▶ **DATA LISTING**
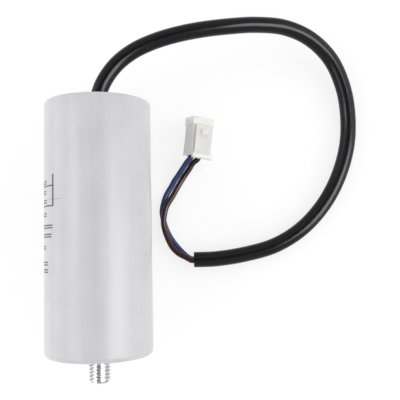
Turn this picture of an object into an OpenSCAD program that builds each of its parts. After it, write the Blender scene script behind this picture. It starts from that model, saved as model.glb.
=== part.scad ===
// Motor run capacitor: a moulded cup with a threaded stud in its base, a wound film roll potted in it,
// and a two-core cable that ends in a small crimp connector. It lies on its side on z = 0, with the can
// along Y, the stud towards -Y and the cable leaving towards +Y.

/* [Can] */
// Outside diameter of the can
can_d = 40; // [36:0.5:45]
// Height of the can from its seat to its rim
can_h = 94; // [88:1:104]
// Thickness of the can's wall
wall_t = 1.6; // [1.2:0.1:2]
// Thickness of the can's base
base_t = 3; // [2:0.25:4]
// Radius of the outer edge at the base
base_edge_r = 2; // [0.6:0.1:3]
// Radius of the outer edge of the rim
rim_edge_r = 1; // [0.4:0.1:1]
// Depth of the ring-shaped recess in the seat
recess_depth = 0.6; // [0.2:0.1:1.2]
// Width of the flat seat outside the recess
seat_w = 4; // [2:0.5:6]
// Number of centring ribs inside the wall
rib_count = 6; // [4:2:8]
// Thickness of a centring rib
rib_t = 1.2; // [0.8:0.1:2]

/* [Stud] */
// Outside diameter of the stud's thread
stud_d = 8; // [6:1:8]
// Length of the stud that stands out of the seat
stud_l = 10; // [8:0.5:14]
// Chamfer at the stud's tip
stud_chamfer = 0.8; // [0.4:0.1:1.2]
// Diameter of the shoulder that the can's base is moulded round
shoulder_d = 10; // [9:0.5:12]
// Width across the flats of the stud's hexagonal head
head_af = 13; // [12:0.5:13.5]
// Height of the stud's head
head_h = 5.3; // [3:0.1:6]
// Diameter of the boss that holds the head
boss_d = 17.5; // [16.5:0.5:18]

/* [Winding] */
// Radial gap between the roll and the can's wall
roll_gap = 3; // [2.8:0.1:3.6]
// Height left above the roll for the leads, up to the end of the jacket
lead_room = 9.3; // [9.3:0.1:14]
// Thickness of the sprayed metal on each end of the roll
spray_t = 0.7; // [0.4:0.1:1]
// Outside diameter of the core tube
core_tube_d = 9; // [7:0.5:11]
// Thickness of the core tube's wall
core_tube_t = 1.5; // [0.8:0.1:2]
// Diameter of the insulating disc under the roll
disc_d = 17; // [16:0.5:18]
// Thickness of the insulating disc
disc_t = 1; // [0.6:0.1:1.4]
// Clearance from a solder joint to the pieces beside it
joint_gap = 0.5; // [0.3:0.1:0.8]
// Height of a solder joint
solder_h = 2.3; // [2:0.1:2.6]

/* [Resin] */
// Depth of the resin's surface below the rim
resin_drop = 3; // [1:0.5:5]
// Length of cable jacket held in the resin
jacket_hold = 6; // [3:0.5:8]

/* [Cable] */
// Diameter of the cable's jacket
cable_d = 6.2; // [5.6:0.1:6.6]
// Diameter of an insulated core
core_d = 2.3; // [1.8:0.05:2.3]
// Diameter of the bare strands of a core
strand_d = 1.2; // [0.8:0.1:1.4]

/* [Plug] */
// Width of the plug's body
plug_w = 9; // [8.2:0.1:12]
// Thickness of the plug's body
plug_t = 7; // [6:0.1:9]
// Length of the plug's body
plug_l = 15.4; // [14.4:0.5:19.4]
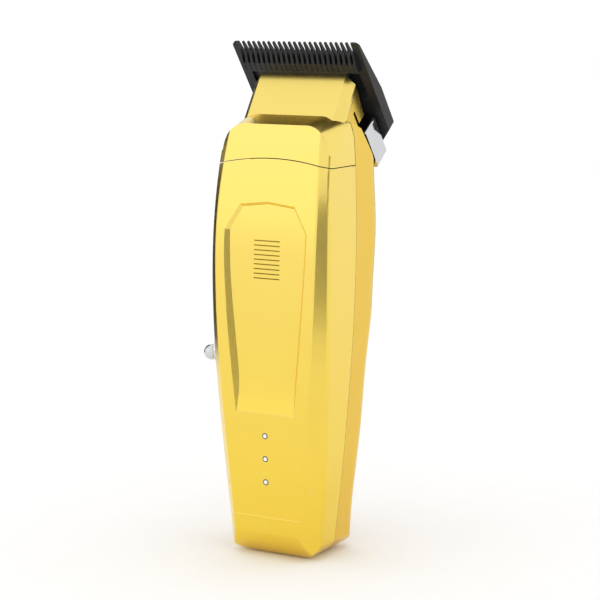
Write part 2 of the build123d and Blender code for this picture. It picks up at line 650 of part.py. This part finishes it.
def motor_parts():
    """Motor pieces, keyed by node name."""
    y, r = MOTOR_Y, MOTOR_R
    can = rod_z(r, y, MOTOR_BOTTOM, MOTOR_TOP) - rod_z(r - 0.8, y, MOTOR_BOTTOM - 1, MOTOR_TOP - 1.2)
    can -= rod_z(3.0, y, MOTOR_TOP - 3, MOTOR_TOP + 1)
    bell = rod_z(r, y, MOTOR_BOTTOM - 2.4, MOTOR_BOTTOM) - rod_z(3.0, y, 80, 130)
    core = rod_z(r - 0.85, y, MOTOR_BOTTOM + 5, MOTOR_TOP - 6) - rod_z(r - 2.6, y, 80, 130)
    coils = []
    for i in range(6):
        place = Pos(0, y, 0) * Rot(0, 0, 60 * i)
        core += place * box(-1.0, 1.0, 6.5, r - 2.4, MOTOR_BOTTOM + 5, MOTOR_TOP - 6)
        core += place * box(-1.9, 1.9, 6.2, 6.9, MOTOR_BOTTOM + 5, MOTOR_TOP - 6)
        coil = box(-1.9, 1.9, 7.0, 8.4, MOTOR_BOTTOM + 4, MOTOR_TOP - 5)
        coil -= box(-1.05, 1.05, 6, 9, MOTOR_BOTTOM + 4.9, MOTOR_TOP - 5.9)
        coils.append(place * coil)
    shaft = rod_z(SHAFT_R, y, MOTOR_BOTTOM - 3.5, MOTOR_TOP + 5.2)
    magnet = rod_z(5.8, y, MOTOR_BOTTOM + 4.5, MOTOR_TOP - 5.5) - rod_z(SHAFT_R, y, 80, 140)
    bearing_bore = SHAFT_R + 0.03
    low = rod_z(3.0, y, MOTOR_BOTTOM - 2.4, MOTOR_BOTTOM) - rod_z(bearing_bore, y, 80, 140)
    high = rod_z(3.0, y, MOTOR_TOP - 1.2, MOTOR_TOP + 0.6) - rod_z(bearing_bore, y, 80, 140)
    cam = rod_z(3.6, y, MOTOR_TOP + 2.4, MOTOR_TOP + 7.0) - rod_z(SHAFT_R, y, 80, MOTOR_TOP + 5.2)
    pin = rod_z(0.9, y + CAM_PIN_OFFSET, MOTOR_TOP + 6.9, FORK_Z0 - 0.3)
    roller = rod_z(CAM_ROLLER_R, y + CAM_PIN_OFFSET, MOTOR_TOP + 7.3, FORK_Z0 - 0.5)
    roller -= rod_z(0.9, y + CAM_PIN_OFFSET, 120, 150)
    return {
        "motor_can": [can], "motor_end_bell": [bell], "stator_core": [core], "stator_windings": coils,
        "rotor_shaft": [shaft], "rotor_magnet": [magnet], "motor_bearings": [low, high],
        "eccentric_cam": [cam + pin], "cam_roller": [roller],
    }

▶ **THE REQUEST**
Extract all of the material exactly as it is written.

▶ **ANSWER TO THIS EXERCISE**
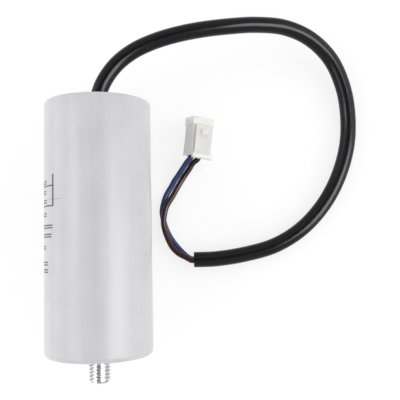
Turn this picture of an object into an OpenSCAD program that builds each of its parts. After it, write the Blender scene script behind this picture. It starts from that model, saved as model.glb.
=== part.scad ===
// Motor run capacitor: a moulded cup with a threaded stud in its base, a wound film roll potted in it,
// and a two-core cable that ends in a small crimp connector. It lies on its side on z = 0, with the can
// along Y, the stud towards -Y and the cable leaving towards +Y.

/* [Can] */
// Outside diameter of the can
can_d = 40; // [36:0.5:45]
// Height of the can from its seat to its rim
can_h = 94; // [88:1:104]
// Thickness of the can's wall
wall_t = 1.6; // [1.2:0.1:2]
// Thickness of the can's base
base_t = 3; // [2:0.25:4]
// Radius of the outer edge at the base
base_edge_r = 2; // [0.6:0.1:3]
// Radius of the outer edge of the rim
rim_edge_r = 1; // [0.4:0.1:1]
// Depth of the ring-shaped recess in the seat
recess_depth = 0.6; // [0.2:0.1:1.2]
// Width of the flat seat outside the recess
seat_w = 4; // [2:0.5:6]
// Number of centring ribs inside the wall
rib_count = 6; // [4:2:8]
// Thickness of a centring rib
rib_t = 1.2; // [0.8:0.1:2]

/* [Stud] */
// Outside diameter of the stud's thread
stud_d = 8; // [6:1:8]
// Length of the stud that stands out of the seat
stud_l = 10; // [8:0.5:14]
// Chamfer at the stud's tip
stud_chamfer = 0.8; // [0.4:0.1:1.2]
// Diameter of the shoulder that the can's base is moulded round
shoulder_d = 10; // [9:0.5:12]
// Width across the flats of the stud's hexagonal head
head_af = 13; // [12:0.5:13.5]
// Height of the stud's head
head_h = 5.3; // [3:0.1:6]
// Diameter of the boss that holds the head
boss_d = 17.5; // [16.5:0.5:18]

/* [Winding] */
// Radial gap between the roll and the can's wall
roll_gap = 3; // [2.8:0.1:3.6]
// Height left above the roll for the leads, up to the end of the jacket
lead_room = 9.3; // [9.3:0.1:14]
// Thickness of the sprayed metal on each end of the roll
spray_t = 0.7; // [0.4:0.1:1]
// Outside diameter of the core tube
core_tube_d = 9; // [7:0.5:11]
// Thickness of the core tube's wall
core_tube_t = 1.5; // [0.8:0.1:2]
// Diameter of the insulating disc under the roll
disc_d = 17; // [16:0.5:18]
// Thickness of the insulating disc
disc_t = 1; // [0.6:0.1:1.4]
// Clearance from a solder joint to the pieces beside it
joint_gap = 0.5; // [0.3:0.1:0.8]
// Height of a solder joint
solder_h = 2.3; // [2:0.1:2.6]

/* [Resin] */
// Depth of the resin's surface below the rim
resin_drop = 3; // [1:0.5:5]
// Length of cable jacket held in the resin
jacket_hold = 6; // [3:0.5:8]

/* [Cable] */
// Diameter of the cable's jacket
cable_d = 6.2; // [5.6:0.1:6.6]
// Diameter of an insulated core
core_d = 2.3; // [1.8:0.05:2.3]
// Diameter of the bare strands of a core
strand_d = 1.2; // [0.8:0.1:1.4]

/* [Plug] */
// Width of the plug's body
plug_w = 9; // [8.2:0.1:12]
// Thickness of the plug's body
plug_t = 7; // [6:0.1:9]
// Length of the plug's body
plug_l = 15.4; // [14.4:0.5:19.4]
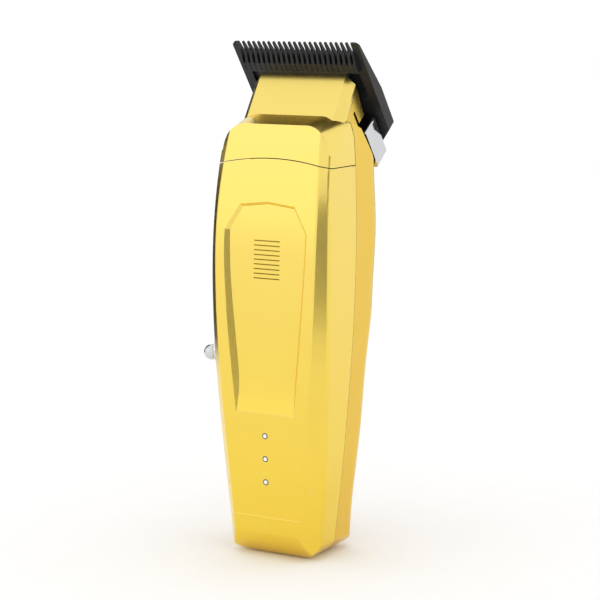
Write part 2 of the build123d and Blender code for this picture. It picks up at line 650 of part.py. This part finishes it.
def motor_parts():
    """Motor pieces, keyed by node name."""
    y, r = MOTOR_Y, MOTOR_R
    can = rod_z(r, y, MOTOR_BOTTOM, MOTOR_TOP) - rod_z(r - 0.8, y, MOTOR_BOTTOM - 1, MOTOR_TOP - 1.2)
    can -= rod_z(3.0, y, MOTOR_TOP - 3, MOTOR_TOP + 1)
    bell = rod_z(r, y, MOTOR_BOTTOM - 2.4, MOTOR_BOTTOM) - rod_z(3.0, y, 80, 130)
    core = rod_z(r - 0.85, y, MOTOR_BOTTOM + 5, MOTOR_TOP - 6) - rod_z(r - 2.6, y, 80, 130)
    coils = []
    for i in range(6):
        place = Pos(0, y, 0) * Rot(0, 0, 60 * i)
        core += place * box(-1.0, 1.0, 6.5, r - 2.4, MOTOR_BOTTOM + 5, MOTOR_TOP - 6)
        core += place * box(-1.9, 1.9, 6.2, 6.9, MOTOR_BOTTOM + 5, MOTOR_TOP - 6)
        coil = box(-1.9, 1.9, 7.0, 8.4, MOTOR_BOTTOM + 4, MOTOR_TOP - 5)
        coil -= box(-1.05, 1.05, 6, 9, MOTOR_BOTTOM + 4.9, MOTOR_TOP - 5.9)
        coils.append(place * coil)
    shaft = rod_z(SHAFT_R, y, MOTOR_BOTTOM - 3.5, MOTOR_TOP + 5.2)
    magnet = rod_z(5.8, y, MOTOR_BOTTOM + 4.5, MOTOR_TOP - 5.5) - rod_z(SHAFT_R, y, 80, 140)
    bearing_bore = SHAFT_R + 0.03
    low = rod_z(3.0, y, MOTOR_BOTTOM - 2.4, MOTOR_BOTTOM) - rod_z(bearing_bore, y, 80, 140)
    high = rod_z(3.0, y, MOTOR_TOP - 1.2, MOTOR_TOP + 0.6) - rod_z(bearing_bore, y, 80, 140)
    cam = rod_z(3.6, y, MOTOR_TOP + 2.4, MOTOR_TOP + 7.0) - rod_z(SHAFT_R, y, 80, MOTOR_TOP + 5.2)
    pin = rod_z(0.9, y + CAM_PIN_OFFSET, MOTOR_TOP + 6.9, FORK_Z0 - 0.3)
    roller = rod_z(CAM_ROLLER_R, y + CAM_PIN_OFFSET, MOTOR_TOP + 7.3, FORK_Z0 - 0.5)
    roller -= rod_z(0.9, y + CAM_PIN_OFFSET, 120, 150)
    return {
        "motor_can": [can], "motor_end_bell": [bell], "stator_core": [core], "stator_windings": coils,
        "rotor_shaft": [shaft], "rotor_magnet": [magnet], "motor_bearings": [low, high],
        "eccentric_cam": [cam + pin], "cam_roller": [roller],
    }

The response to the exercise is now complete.